The Globalisation of Wealthy Indian Clients: Views from Shreya Rao of AZB & Partners

Shreya Rao of AZB & Partners
Sep 12, 2023
What are the key concerns amongst wealthy Indian families these days as their businesses, financial investments and indeed family members spread increasingly across the globe? That was the key question posed to a handful of experts during the final panel discussion at the Hubbis Wealth Management Forum in Mumbai on August 31. Shreya Rao, Partner at law firm AZB & Partners, offered her views on these and other key issues.
Shreya is a partner with leading Indian law firm AZB & Partners and co-heads the firm’s Private Client Practice. She advises promoter families, HNWIs, international private clients and their institutions on a range of issues, including the structuring of inter–generational wealth transfers through trusts and wills, the purchase and bequeathal of luxury assets, philanthropy and family governance structures. She has been recognized as one of Asia’s Top 15 Private Wealth Lawyers by Asian Legal Business, and is ranked in tax and private client law by the Chambers and Partners and Legal 500 reviews. Shreya is the lead jurisdiction editor for India for STEP and one of two Indian members of The International Academy of Trusts and Estates Law. She holds an LLM from the Harvard Law School.
AZB & Partners describes itself as one of India’s prominent law firms and explains that its services cover the entire corporate, commercial, regulatory, financial and tax planning aspects of modern businesses.
Glass half full
Responding to a question from the chair on how wealthy Indian families have been structuring their offshore wealth, Shreya first observed that India is a difficult place for outsiders to assess or understand. “I think the one thing that you need to remember is the saying that gets bandied around in the context of India, namely that everything you say about India, the opposite is equally true,” she quipped. “So, in this context, there are very wealthy Indian families who are indeed sophisticated and have been thinking about business and estate structuring and planning for a long time. But at the same time, there are also other examples of billionaires who do not even make wills.”
Taking things more seriously
Having said that, Shreya reported that there is no doubt that prominent Indian families are increasingly serious about organising their affairs more professionally. Part of this has, she explained, been prompted by the introduction of the Insolvency and Bankruptcy Code several years ago, which compelled families to separate their businesses from their personal finances because there had been far too much commingling between the two. She added that this impetus had been furthered by the introduction of a more creditor-friendly regulatory environment.

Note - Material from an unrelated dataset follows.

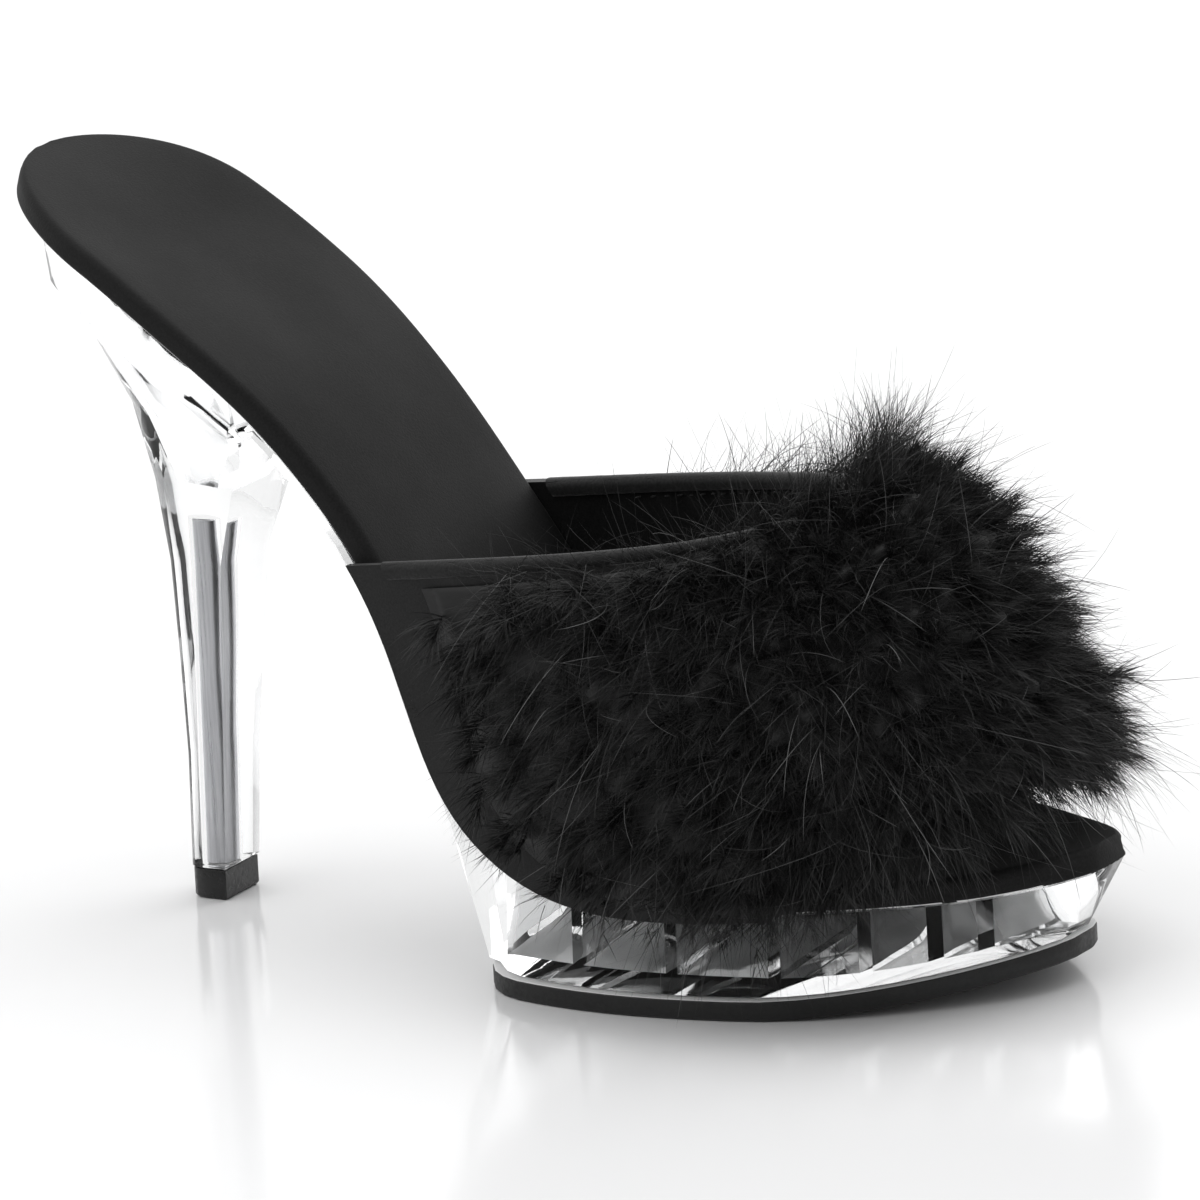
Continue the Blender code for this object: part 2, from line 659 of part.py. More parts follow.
def fur_reach(s, t, i, j, droop):
    """Depth of the bed, plus a lock on every second point."""
    side = abs(math.cos(math.pi * t))
    start = 0.45 + 0.55 * min(1.0, s / 0.30)
    longer = 1 + 0.16 * s**2 * (1 - side**2)
    depth = FUR_BED * start * (1 - 0.32 * side**2) * longer
    if (i + j) % 2:
        return depth
    return depth + LOCK_LENGTH * (0.6 + 0.4 * wave(i, j, 1)) * (1 - 0.10 * side**2) * longer * (1 - 0.25 * droop)


def fur_point(root, heading, reach, lock):
    """End of a lock or of the bed, kept clear of the floor and the outsole."""
    clear = LOCK_CLEAR if lock else BED_CLEAR
    if heading[2] < 0:
        reach = max(0.001, min(reach, (root[2] - clear) / -heading[2]))
    return root + heading * reach


fur_inner = []
fur_outer = []
fur_hang = []
for j, t in enumerate(np.linspace(FUR_ENDS, 1 - FUR_ENDS, FUR_COLS)):
    first = level(BINDING_WIDTH + 0.0016, t)
    roots = []
    ends = []
    for i, s in enumerate(np.linspace(first, 1.0, FUR_ROWS)):
        root = hoop_point(s, t) + outward(s, t) * (BAND_WALL + FUR_GAP)
        roots.append(root)
        ends.append(fur_point(root, fur_heading(s, t, 0.0), fur_reach(s, t, i, j, 0.0), (i + j) % 2 == 0))
    side = abs(math.cos(math.pi * t))
    plain = fur_heading(1.0, t, 0.0)
    under = []
    for k, angle in enumerate(HANG):
        turned = math.radians(angle) * (1 - 0.75 * side)
        across = np.cross(plain, DOWN)
        across = across / np.linalg.norm(across)
        heading = plain * math.cos(turned) + np.cross(across, plain) * math.sin(turned)
        reach = fur_reach(1.0, t, FUR_ROWS + k, j, (k + 1) / len(HANG)) * (1 - 0.10 * (k + 1))
        under.append(fur_point(roots[-1], heading, reach, (FUR_ROWS + k + j) % 2 == 0))
    fur_inner.append(roots)
    fur_outer.append(ends)
    fur_hang.append(under)

bm = bmesh.new()
a = [[bm.verts.new(tuple(p)) for p in col] for col in fur_inner]
b = [[bm.verts.new(tuple(p)) for p in col + hang] for col, hang in zip(fur_outer, fur_hang)]
for j in range(FUR_COLS - 1):
    for i in range(FUR_ROWS - 1):
        bm.faces.new((a[j][i], a[j][i + 1], a[j + 1][i + 1], a[j + 1][i]))
    for i in range(FUR_ROWS + len(HANG) - 1):
        corners = (b[j][i], b[j + 1][i], b[j + 1][i + 1], b[j][i + 1])
        if (i + j) % 2:
            bm.faces.new((corners[0], corners[1], corners[2]))
            bm.faces.new((corners[0], corners[2], corners[3]))
        else:
            bm.faces.new((corners[0], corners[1], corners[3]))
            bm.faces.new((corners[1], corners[2], corners[3]))
    bm.faces.new((a[j][0], a[j + 1][0], b[j + 1][0], b[j][0]))
    bm.faces.new((a[j][-1], b[j][-1], b[j + 1][-1], a[j + 1][-1]))
for j in (0, FUR_COLS - 1):
    for i in range(FUR_ROWS - 1):
        bm.faces.new((a[j][i], b[j][i], b[j][i + 1], a[j][i + 1]))
    for i in range(FUR_ROWS - 1, FUR_ROWS + len(HANG) - 1):
        bm.faces.new((a[j][-1], b[j][i], b[j][i + 1]))
add_object("marabou", bm, (0.01, 0.01, 0.01), 0.9)

for obj in bpy.data.objects:
    obj.data.calc_loop_triangles()
    print(obj.name, "triangles", len(obj.data.loop_triangles))
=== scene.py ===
# %% [markdown]
# # A black marabou slipper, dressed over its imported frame
#
# The frame gives the plain solids of the shoe: insole, outsole, clear platform, clear heel, steel
# dowel, heel tip, the hooped band and the feather trim. This lesson dresses them, one piece at a
# time. The toe points along +X, the floor is z = 0 and all lengths are metres.

# %% load the frame
import math

import bmesh
import bpy
import numpy as np
from mathutils import Matrix, Vector


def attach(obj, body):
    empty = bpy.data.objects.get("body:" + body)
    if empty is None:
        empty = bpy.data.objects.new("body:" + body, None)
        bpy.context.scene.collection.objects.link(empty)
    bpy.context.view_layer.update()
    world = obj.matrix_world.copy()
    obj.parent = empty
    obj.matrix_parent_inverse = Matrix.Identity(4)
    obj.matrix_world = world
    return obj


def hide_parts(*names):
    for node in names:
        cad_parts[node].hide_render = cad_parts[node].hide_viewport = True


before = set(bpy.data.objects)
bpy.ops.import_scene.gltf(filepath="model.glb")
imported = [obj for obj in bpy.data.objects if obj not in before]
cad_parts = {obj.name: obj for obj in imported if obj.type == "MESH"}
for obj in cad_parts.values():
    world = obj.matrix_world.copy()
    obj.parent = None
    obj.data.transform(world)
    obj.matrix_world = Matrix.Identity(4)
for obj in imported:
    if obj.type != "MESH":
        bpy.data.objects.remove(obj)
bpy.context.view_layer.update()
MM = 0.001
print("nodes:", sorted(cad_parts))

# %% [markdown]
# ## Camera
#
# A product photo like this is taken from far away with a long lens, so the shoe hardly tapers.
# The camera looks at the shoe's inner side from ahead of its middle, a little above the floor,
# and is rolled slightly. It comes first, because every later choice is judged through it.

# %% camera
AZIMUTH = 30.45
ELEVATION = 15.38
ROLL = -3.25
DISTANCE = 2.9337
FOCAL_WIDTHS = 14.9377      # focal length as a multiple of the picture's width
AIM = Vector((-0.0248, -0.0011, 0.0577))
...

“Actually, as we see this, these developments have been hugely positive, because it has compelled better governance practices and more professionalisation, including in the family office space,” she stated.

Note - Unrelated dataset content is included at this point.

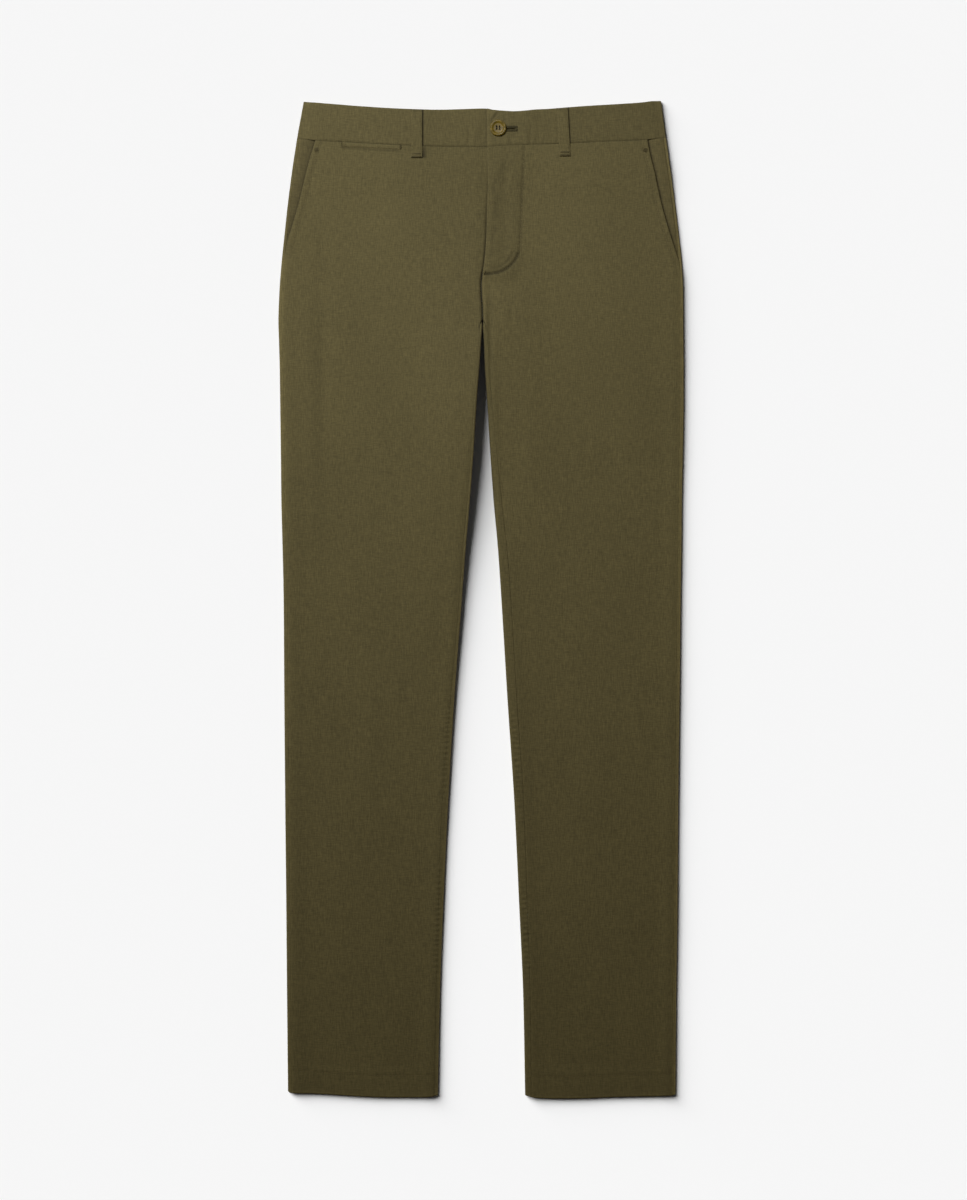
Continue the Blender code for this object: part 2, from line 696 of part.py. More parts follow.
def make_button(material):
    """A turned disc with a rim and a sunk middle, four thread holes, and its thread stem below."""
    face = BAND_LAP_TOP + GAP
    stem_low = BAND_TOP - (BAND - UNDERLAP_BAND) + GAP - face
    profile = (
        (0.0, stem_low), (STEM_RADIUS, stem_low), (STEM_RADIUS, 0.0), (6.4, 0.0), (7.8, 0.5),
        (BUTTON_RADIUS, 1.4), (BUTTON_RADIUS, 2.1), (8.0, 2.75), (7.2, BUTTON_THICK), (6.4, 2.8),
        (5.6, 2.25), (0.0, 2.15),
    )
    made = bmesh.new()
    points = [made.verts.new((r * MM, 0, z * MM)) for r, z in profile]
    edges = [made.edges.new(pair) for pair in zip(points, points[1:])]
    bmesh.ops.spin(
        made, geom=points + edges, cent=(0, 0, 0), axis=(0, 0, 1), angle=math.tau, steps=28, use_merge=True
    )
    bmesh.ops.remove_doubles(made, verts=made.verts, dist=1e-6)
    bmesh.ops.recalc_face_normals(made, faces=made.faces)
    button = new_object("waist_button", made, material, (BUTTON_X, BUTTON_DOWN, face))

    drills = bmesh.new()
    for across in (-1, 1):
        for along in (-1, 1):
            made_drill = bmesh.ops.create_cone(
                drills, cap_ends=True, segments=10, radius1=BUTTON_HOLE_RADIUS * MM,
                radius2=BUTTON_HOLE_RADIUS * MM, depth=2.0 * MM,
            )
            centre = (across * BUTTON_HOLE_PITCH * MM, along * BUTTON_HOLE_PITCH * MM, 2.2 * MM)
            bmesh.ops.translate(drills, verts=made_drill["verts"], vec=centre)
    cutter = new_object("thread_hole_drills", drills, material, (BUTTON_X, BUTTON_DOWN, face))
    cutter.hide_render = True
    cutter.display_type = "WIRE"
    holes = button.modifiers.new("thread_holes", "BOOLEAN")
    holes.operation = "DIFFERENCE"
    holes.object = cutter
    return button


def set_origin_under_middle():
    """Moves the garment so that its origin is the middle of its box, on the surface."""
    bpy.context.view_layer.update()
    corners = [
        piece.matrix_world @ vertex.co
        for piece in GARMENT.children
        if not piece.hide_render
        for vertex in piece.data.vertices
    ]
    for axis in (0, 1):
        values = [corner[axis] for corner in corners]
        GARMENT.location[axis] -= (min(values) + max(values)) / 2


for old in list(bpy.data.objects):
    bpy.data.objects.remove(old)

GARMENT = bpy.data.objects.new("chino_trousers", None)
bpy.context.collection.objects.link(GARMENT)

twill = new_material("olive_twill", (0.118, 0.098, 0.045), 0.9)
pocketing = new_material("pocket_twill", (0.105, 0.088, 0.042), 0.9)
horn = new_material("horn_button", (0.16, 0.12, 0.03), 0.35)
zip_tape = new_material("zip_tape", (0.06, 0.05, 0.03), 0.8)

make_front(RIGHT, "front_right", twill)
make_front(LEFT, "front_left", twill)
make_back(RIGHT, "back_right", twill)
make_back(LEFT, "back_left", twill)
make_waistband(RIGHT, "waistband_right", twill)
make_waistband(LEFT, "waistband_left", twill)
make_side_pocket(RIGHT, "side_pocket_right", pocketing)
make_side_pocket(LEFT, "side_pocket_left", pocketing)
make_coin_pocket_welt(twill)
for loop_row, loop_name in zip(LOOP_ROWS, ("belt_loop_front_right", "belt_loop_front_left")):
    make_front_loop(loop_row, loop_name, twill)
for loop_x, loop_name in (
    (-BACK_LOOP_U, "belt_loop_back_right"),
    (BACK_SEAM_X, "belt_loop_back_centre"),
    (BACK_LOOP_U, "belt_loop_back_left"),
):
    make_back_loop(loop_x, loop_name, twill)
make_fly_zip(zip_tape)
make_button(horn)
set_origin_under_middle()
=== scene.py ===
import math

import bmesh
import bpy
import mathutils
import numpy as np
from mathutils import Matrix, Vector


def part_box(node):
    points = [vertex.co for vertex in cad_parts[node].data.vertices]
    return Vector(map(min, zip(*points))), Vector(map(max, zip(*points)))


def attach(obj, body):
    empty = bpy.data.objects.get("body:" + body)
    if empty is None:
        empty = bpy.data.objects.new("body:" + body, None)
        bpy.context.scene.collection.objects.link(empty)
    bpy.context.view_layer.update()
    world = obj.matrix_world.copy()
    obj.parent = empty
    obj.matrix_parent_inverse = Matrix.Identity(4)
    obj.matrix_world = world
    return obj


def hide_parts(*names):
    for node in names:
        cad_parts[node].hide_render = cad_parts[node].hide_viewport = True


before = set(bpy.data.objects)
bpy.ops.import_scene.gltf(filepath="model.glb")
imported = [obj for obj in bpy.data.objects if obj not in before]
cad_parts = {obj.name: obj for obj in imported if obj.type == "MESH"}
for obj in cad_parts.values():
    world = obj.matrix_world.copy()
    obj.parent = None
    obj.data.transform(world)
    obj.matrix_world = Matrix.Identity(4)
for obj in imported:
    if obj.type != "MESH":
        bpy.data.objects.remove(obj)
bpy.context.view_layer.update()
print("frame loaded")

mm = 0.001
right, left = -1, 1  # the wearer's sides, as signs of x
rng = np.random.default_rng(7)

# Lengths below are millimetres. "down" runs from the waistband's highest corner to the hem,
# x runs across, and u is the distance from the middle line towards one leg's own side.
button = {"x": 17.4, "down": 28.2}
buttonLow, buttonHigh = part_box("waist_button")
middleX = (buttonLow.x + buttonHigh.x) / 2 / mm - button["x"]
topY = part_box("waistband_left")[1].y / mm


def ease(value, start, end):
    t = np.clip((value - start) / (end - start), 0, 1)
    return t * t * (3 - 2 * t)


def mix(a, b, share):
    return a + (b - a) * share


def bell(distance, width):
    return np.exp(-((distance / width) ** 2))


def window(value, start, full, fading, end):
    # rises from start to full and falls from fading to end
    return ease(value, start, full) * (1 - ease(value, fading, end))


def curve(places, values):
    # a smooth curve through the values, which never swings past them
    places, values = np.array(places, float), np.array(values, float)
    chords = np.diff(values) / np.diff(places)
    before, after = chords[:-1], chords[1:]
    total = np.where(before * after > 0, before + after, np.inf)
    slopes = np.concatenate([chords[:1], 2 * before * after / total, chords[-1:]])

    def at(place):
        place = np.asarray(place, float)
        i = np.clip(np.searchsorted(places, place) - 1, 0, len(places) - 2)
        span = places[i + 1] - places[i]
        t = np.clip((place - places[i]) / span, 0, 1)
        start, end = slopes[i] * span, slopes[i + 1] * span
        across = values[i] * (1 + 2 * t) * (1 - t) ** 2 + values[i + 1] * t * t * (3 - 2 * t)
        return across + start * t * (1 - t) ** 2 + end * t * t * (t - 1)

    return at


# Outlines, each leg on its own side.
legDowns = [0, 42, 105, 140, 168, 200, 232, 252, 283, 314, 367, 420, 472, 525, 630, 735, 840, 945, 1045]
legShape = {
    right: {
        "outer": [
            187, 194.5, 203.5, 207.3, 210.2, 212.6, 213.7, 213.1, 212.3, 211.9, 211.2, 210.6, 209.3, 208.2,
            207.5, 206.6, 205.5, 204.6, 203.6
        ],
        "inner": [-0.85] * 7 + [0.3, 2.4, 4.9, 8.3, 12.3, 16.8, 20.8, 28.7, 35.0, 40.0, 43.9, 46.0],
        "outseam": [2.7] * 5 + [3.2, 3.6] + [4] * 12,
        "inseam": [2.7] * 13 + [2.8, 4.2, 6.2, 5.2, 4, 4],
        "lift": [0, 0, 0, 1, 3, 5.5, 8.2, 10.5, 12, 13, 12.4, 9.4, 6.0, 3.4, 1.2, 0.4, 0, 0, 0],
    },
    left: {
        "outer": [
            188.6, 194.2, 202.9, 207.2, 210.2, 211.8, 212.0, 212.2, 212.4, 212.4, 211.6, 210.6, 210.1, 209.3,
            208.2, 206.8, 206.0, 204.6, 203.8
        ],
        "inner": [1.15] * 7 + [2.2, 3.5, 5.6, 8.8, 12.5, 17.2, 20.8, 27.2, 34.2, 39.2, 43.8, 45.7],
        "outseam": [2.7] * 5 + [3.2, 3.6] + [3.8] * 12,
        "inseam": [2.7] * 7 + [3, 3.8, 5, 7, 8.5, 9.6, 10, 10, 9.8, 8.6, 7.4, 6.4],
        "lift": [0, 0, 0, 1, 3, 5.5, 8, 8.2, 7.4, 6.6, 5.5, 4.5, 3.5, 2.5, 1.2, 0.4, 0, 0, 0],
    },
}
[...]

Another key trend is that Indians are increasingly investing abroad in businesses and financial assets and properties.
Plan ahead
All these changes, she explained, make it increasingly important for these families to have the right structures, and to plan properly. She said this panel discussion was not the forum to go into detail on these matters, but she did want to highlight how important it is to understand and adhere to the rules, for example the regulatory rules regarding how Indians can send money overseas. “These are issues that wealthy families here obsess about somewhat, and indeed they are vitally important to get right,” she added.

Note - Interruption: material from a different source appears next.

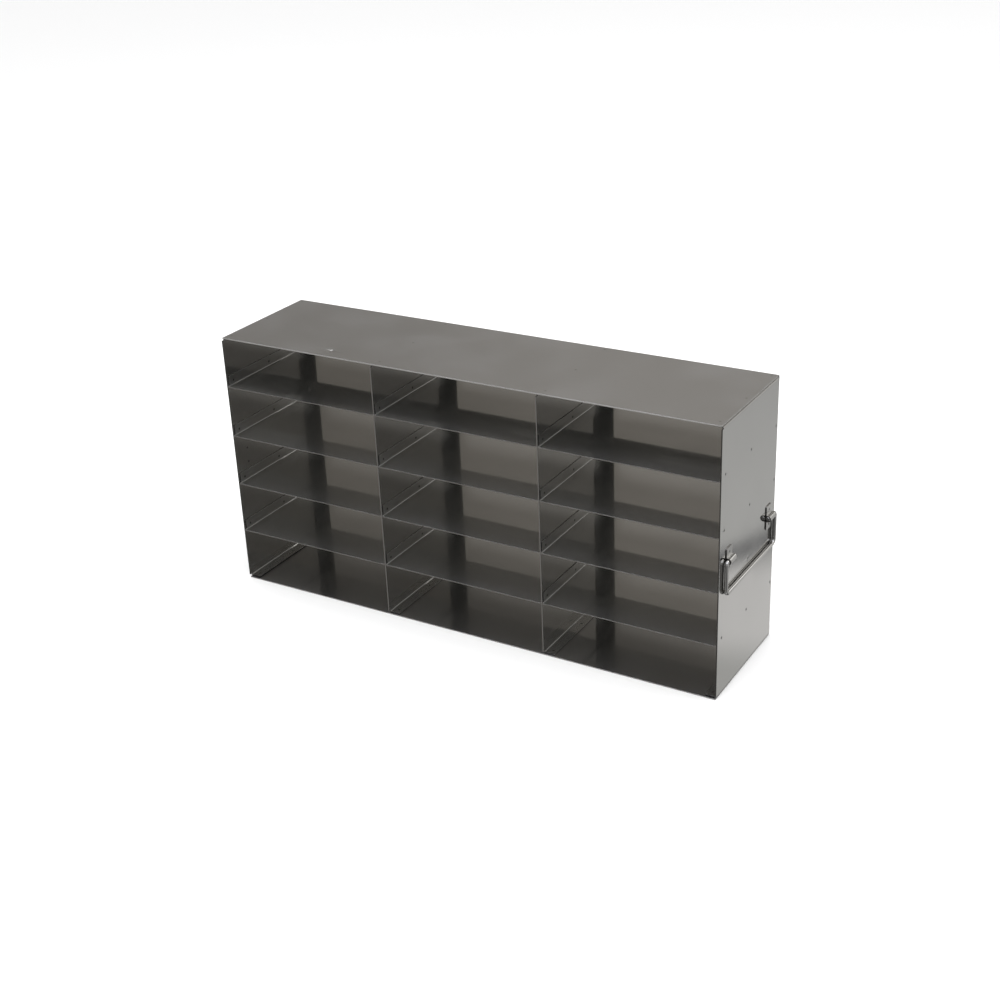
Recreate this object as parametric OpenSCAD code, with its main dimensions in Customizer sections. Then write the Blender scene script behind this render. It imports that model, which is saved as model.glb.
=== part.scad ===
// Side-access storage rack for an upright freezer: a spot-welded carcass of bent
// stainless sheet, open at the front, with channel shelves and a wire bail handle
// on each end.
//
// Frame: X along the rack, Y from the open front (-Y) to the back (+Y), Z up.
// The origin is the middle of the underside.

/* [Carcass] */
// Length over the outer faces of the two end panels
rack_l = 560; // [450:5:680]
// Depth from the open front to the back face
rack_w = 138.5; // [136:0.5:170]
// Height over the top and bottom sheets
rack_h = 282; // [240:2:340]
// Thickness of the top, bottom, end and divider sheets
sheet_t = 1.2; // [0.8:0.1:1.6]
// Inside radius of the bends in those sheets
bend_r = 1.2; // [0.6:0.1:2]
// Width of every turned flange and lip, over its bend
flange_w = 12.7; // [9:0.1:16]
// How far the walls' flanges stop short of the open front
flange_setback = 2.4; // [0:0.1:6]
// How far the top and bottom sheets stop short of the end panels' outer faces
cover_inset = 1; // [0:0.1:2]

/* [Bays] */
// Columns of bays side by side
bay_columns = 3; // [2:1:5]
// Rows of bays one above another
bay_rows = 5; // [3:1:6]

/* [Shelves] */
// Thickness of a shelf sheet
shelf_t = 0.9; // [0.6:0.1:1.2]
// Inside radius of a shelf's bends
shelf_bend_r = 0.9; // [0.5:0.1:1.6]
// Height of a shelf's upturned sides, over the bend
shelf_side_h = 12.2; // [8:0.1:16]
// How far the sides stop short of the shelf's front edge, above their bends
shelf_setback = 2; // [0:0.1:6]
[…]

Shreya turned her focus to the preferred jurisdictions through which Indian families like to live and potentially where they also like to create their planning and structures, noting that quite often they make their first steps based on their gut feelings or heart. She cited Bollywood movies of Indians dancing on the streets of London as having oiled the wheels of the first waves of Indian wealth expanding their residences and lifestyles abroad.
Widening the view
“But now the focus is far wide,” she explained. “Indian families are looking at a wider variety of countries for retirement or extension of their and their families’ lifestyles. It is important for them to feel comfortable wherever they go, but they are also being more analytical, looking at visa-free travel possibilities, education and healthcare, the broader regulatory environment and tax consequences.”
And legal issues around asset and wealth transfer will also significantly impact succession. “Many succession regimes are vastly different from the Indian common law succession regime,” she observed.
“At the extreme, if an Indian Hindu wants to leave their money to a stranger, they can, as there is testamentary freedom here. But in Europe, you have this concept of forced heirship, which means that you don't actually have testamentary freedom. And that affects residence and citizenship decisions for these families as well.”
Progress and simplicity
Shreya closed her observations by stating that there had been significant progress in all these matters since she started practising law just under 20 years ago. “We see now that there is increasing value and importance attached to simplicity in structuring, particularly for global families,” she remarked. “I tell clients to be careful not to get too adventurous. We all need to be very discerning and very careful about why we might opt for complex, perhaps multi-layered structures.”
In short, it seems that from Shreya’s perspective, simplicity and transparency in planning and structuring are far more important in today’s world than multi-layers and complexity, which the authorities will usually determine was designed to obfuscate rather than necessarily protect, preserve and then transition family wealth.